Tuesday, April 17, 2007

Well I must say it has been interesting to watch events surrounding the Goodwill project on Dearborn Street. Basically, Goodwill has agreed to trade their property to the Dearborn Street Developers in exchange for getting a brand new store and a training facility in their new development. The plan is for a huge Redmond Town Center type mixed use project with over 500 apartments (200 of which would be subsidized low income housing) and 600,000 square feet of retail. The project is dense without huge parking lots and seems to be a good example of infill development.

However there has been significant local opposition lead by the Dearborn Street Coalition for a Livable Neighborhood. They are planning a rally on April 21st to show their opposition to the current plan. According to their poster they want to see "a project that better fits the character and scale of the neighborhood, the preservation of Little Saigon, less automobile traffic, opportunities for small, local business, affordable housing and quality jobs, environmental sustainability."

All in all they seem like reasonable requests. Since the city would like to see this dispute resolved, they hired a facilitator three months ago, however no progress towards an agreement has been made. The developers agreed to double the amount of affordable housing (to the current 200 units) and set aside a fund of $1 million to help subsidize rents for small and local businesses.

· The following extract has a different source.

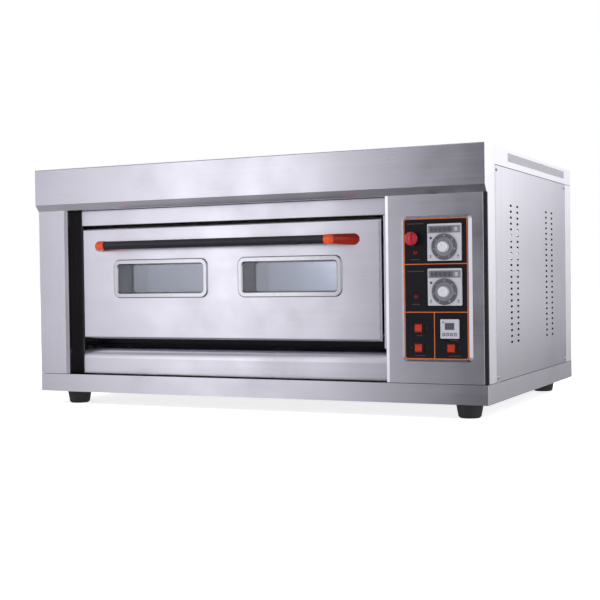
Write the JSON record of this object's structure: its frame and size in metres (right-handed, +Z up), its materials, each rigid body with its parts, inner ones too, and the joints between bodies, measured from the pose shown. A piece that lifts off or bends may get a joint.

Given the lack of compromise on the part of the community group, this is all looking less and less like citizen holding out for quality options and more and more like NIMBYism. Living in an urban environment you have to expect growth of our neighborhoods and increased density with all the problems that brings. Our city has made a commitment to environmentally sustainable development, and we should expect more large scale projects like this.

I for one feel this is a great of example of relatively responsible development.